## The request
Reproduce the full listing that appears beneath this instruction exactly.
■ ■ ■ ■ ■
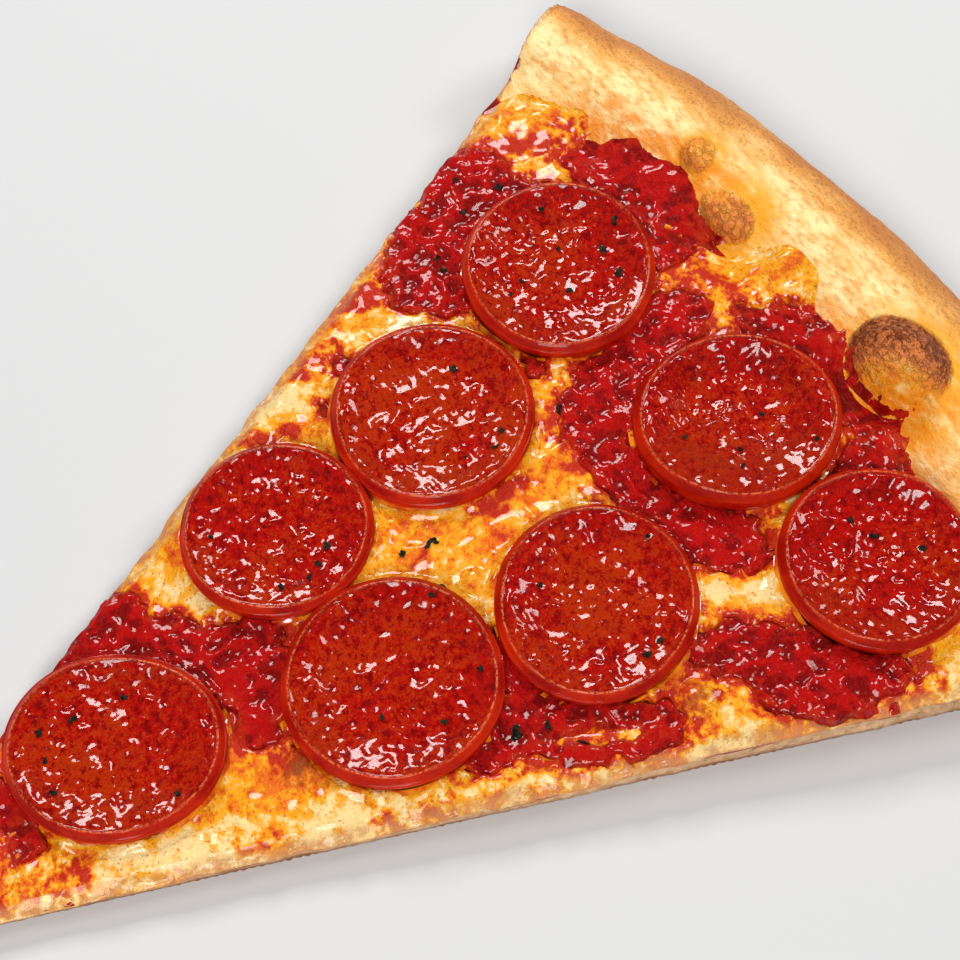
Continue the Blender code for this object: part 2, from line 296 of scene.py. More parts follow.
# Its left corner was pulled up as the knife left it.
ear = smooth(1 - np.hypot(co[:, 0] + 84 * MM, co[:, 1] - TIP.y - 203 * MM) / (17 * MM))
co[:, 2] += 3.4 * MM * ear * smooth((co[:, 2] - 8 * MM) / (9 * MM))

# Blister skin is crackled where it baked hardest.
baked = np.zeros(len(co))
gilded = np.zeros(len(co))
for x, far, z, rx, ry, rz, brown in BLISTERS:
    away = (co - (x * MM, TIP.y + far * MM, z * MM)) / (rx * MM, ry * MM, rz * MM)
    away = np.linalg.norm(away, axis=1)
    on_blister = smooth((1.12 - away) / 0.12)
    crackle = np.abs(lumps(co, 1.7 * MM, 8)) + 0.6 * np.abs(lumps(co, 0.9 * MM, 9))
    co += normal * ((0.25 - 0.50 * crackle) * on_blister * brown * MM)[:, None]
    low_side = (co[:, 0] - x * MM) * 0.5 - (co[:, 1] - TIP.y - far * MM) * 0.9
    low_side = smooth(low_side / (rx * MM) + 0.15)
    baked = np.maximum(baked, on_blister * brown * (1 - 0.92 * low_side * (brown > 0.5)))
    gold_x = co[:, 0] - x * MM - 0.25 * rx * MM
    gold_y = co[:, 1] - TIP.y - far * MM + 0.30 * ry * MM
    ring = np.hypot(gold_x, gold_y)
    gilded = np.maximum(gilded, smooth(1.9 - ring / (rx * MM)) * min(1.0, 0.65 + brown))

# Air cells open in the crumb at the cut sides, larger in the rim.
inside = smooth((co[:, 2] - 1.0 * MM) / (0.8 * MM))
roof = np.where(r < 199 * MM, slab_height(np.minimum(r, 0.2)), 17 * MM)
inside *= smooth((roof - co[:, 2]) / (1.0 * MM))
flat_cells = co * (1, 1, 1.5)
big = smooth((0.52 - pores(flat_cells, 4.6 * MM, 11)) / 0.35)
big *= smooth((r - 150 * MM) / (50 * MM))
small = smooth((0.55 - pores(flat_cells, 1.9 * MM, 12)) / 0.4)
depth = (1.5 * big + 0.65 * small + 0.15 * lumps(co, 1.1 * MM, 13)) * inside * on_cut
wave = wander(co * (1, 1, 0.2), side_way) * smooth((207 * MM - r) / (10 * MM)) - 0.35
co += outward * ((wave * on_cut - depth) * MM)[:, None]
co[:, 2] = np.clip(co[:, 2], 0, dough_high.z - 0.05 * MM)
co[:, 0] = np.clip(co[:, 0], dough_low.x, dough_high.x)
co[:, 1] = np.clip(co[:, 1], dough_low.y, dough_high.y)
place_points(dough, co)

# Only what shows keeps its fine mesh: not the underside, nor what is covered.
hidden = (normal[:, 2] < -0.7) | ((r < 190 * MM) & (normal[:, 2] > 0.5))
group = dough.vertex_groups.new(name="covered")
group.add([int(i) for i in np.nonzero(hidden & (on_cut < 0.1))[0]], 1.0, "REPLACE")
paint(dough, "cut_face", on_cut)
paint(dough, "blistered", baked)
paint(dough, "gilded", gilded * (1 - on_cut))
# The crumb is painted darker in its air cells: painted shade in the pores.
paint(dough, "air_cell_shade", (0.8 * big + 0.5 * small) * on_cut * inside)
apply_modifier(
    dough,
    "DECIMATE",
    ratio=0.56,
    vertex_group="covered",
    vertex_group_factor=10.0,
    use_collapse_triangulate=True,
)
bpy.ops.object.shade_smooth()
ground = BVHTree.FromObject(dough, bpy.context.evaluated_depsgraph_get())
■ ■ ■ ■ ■
## Solution for this problem
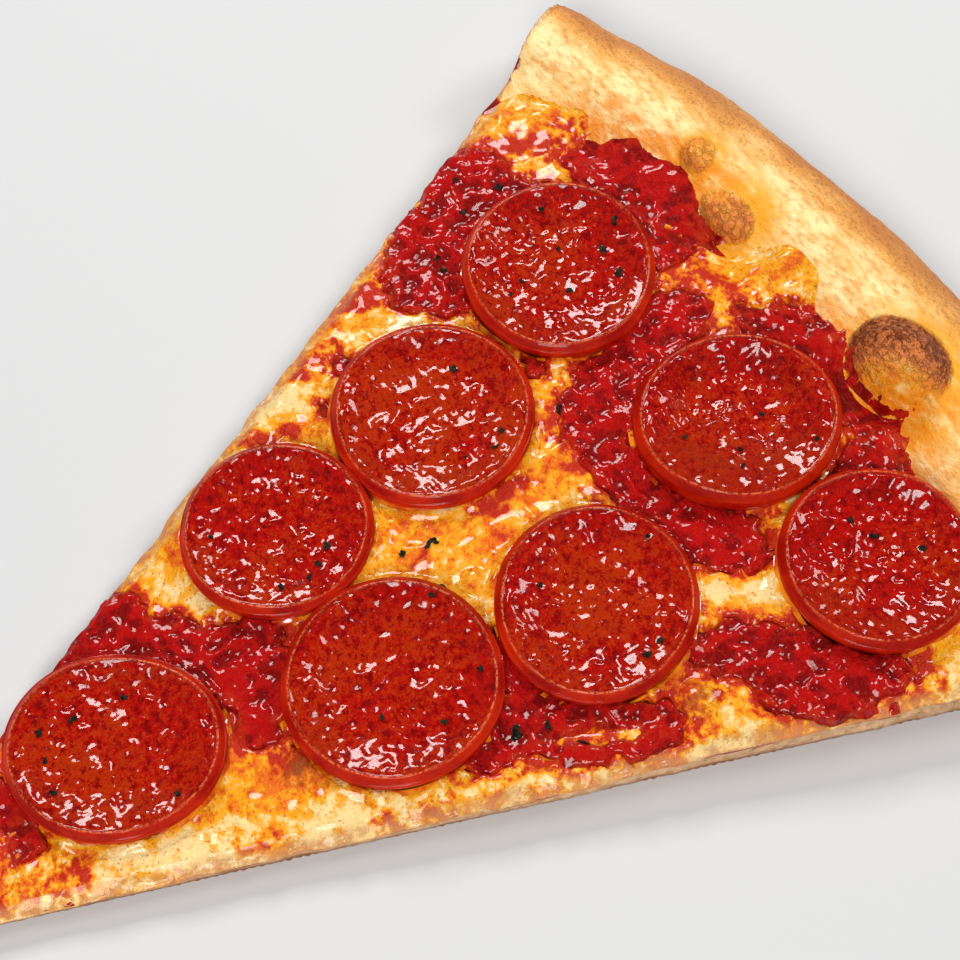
Continue the Blender code for this object: part 2, from line 296 of scene.py. More parts follow.
# Its left corner was pulled up as the knife left it.
ear = smooth(1 - np.hypot(co[:, 0] + 84 * MM, co[:, 1] - TIP.y - 203 * MM) / (17 * MM))
co[:, 2] += 3.4 * MM * ear * smooth((co[:, 2] - 8 * MM) / (9 * MM))

# Blister skin is crackled where it baked hardest.
baked = np.zeros(len(co))
gilded = np.zeros(len(co))
for x, far, z, rx, ry, rz, brown in BLISTERS:
    away = (co - (x * MM, TIP.y + far * MM, z * MM)) / (rx * MM, ry * MM, rz * MM)
    away = np.linalg.norm(away, axis=1)
    on_blister = smooth((1.12 - away) / 0.12)
    crackle = np.abs(lumps(co, 1.7 * MM, 8)) + 0.6 * np.abs(lumps(co, 0.9 * MM, 9))
    co += normal * ((0.25 - 0.50 * crackle) * on_blister * brown * MM)[:, None]
    low_side = (co[:, 0] - x * MM) * 0.5 - (co[:, 1] - TIP.y - far * MM) * 0.9
    low_side = smooth(low_side / (rx * MM) + 0.15)
    baked = np.maximum(baked, on_blister * brown * (1 - 0.92 * low_side * (brown > 0.5)))
    gold_x = co[:, 0] - x * MM - 0.25 * rx * MM
    gold_y = co[:, 1] - TIP.y - far * MM + 0.30 * ry * MM
    ring = np.hypot(gold_x, gold_y)
    gilded = np.maximum(gilded, smooth(1.9 - ring / (rx * MM)) * min(1.0, 0.65 + brown))

# Air cells open in the crumb at the cut sides, larger in the rim.
inside = smooth((co[:, 2] - 1.0 * MM) / (0.8 * MM))
roof = np.where(r < 199 * MM, slab_height(np.minimum(r, 0.2)), 17 * MM)
inside *= smooth((roof - co[:, 2]) / (1.0 * MM))
flat_cells = co * (1, 1, 1.5)
big = smooth((0.52 - pores(flat_cells, 4.6 * MM, 11)) / 0.35)
big *= smooth((r - 150 * MM) / (50 * MM))
small = smooth((0.55 - pores(flat_cells, 1.9 * MM, 12)) / 0.4)
depth = (1.5 * big + 0.65 * small + 0.15 * lumps(co, 1.1 * MM, 13)) * inside * on_cut
wave = wander(co * (1, 1, 0.2), side_way) * smooth((207 * MM - r) / (10 * MM)) - 0.35
co += outward * ((wave * on_cut - depth) * MM)[:, None]
co[:, 2] = np.clip(co[:, 2], 0, dough_high.z - 0.05 * MM)
co[:, 0] = np.clip(co[:, 0], dough_low.x, dough_high.x)
co[:, 1] = np.clip(co[:, 1], dough_low.y, dough_high.y)
place_points(dough, co)

# Only what shows keeps its fine mesh: not the underside, nor what is covered.
hidden = (normal[:, 2] < -0.7) | ((r < 190 * MM) & (normal[:, 2] > 0.5))
group = dough.vertex_groups.new(name="covered")
group.add([int(i) for i in np.nonzero(hidden & (on_cut < 0.1))[0]], 1.0, "REPLACE")
paint(dough, "cut_face", on_cut)
paint(dough, "blistered", baked)
paint(dough, "gilded", gilded * (1 - on_cut))
# The crumb is painted darker in its air cells: painted shade in the pores.
paint(dough, "air_cell_shade", (0.8 * big + 0.5 * small) * on_cut * inside)
apply_modifier(
    dough,
    "DECIMATE",
    ratio=0.56,
    vertex_group="covered",
    vertex_group_factor=10.0,
    use_collapse_triangulate=True,
)
bpy.ops.object.shade_smooth()
ground = BVHTree.FromObject(dough, bpy.context.evaluated_depsgraph_get())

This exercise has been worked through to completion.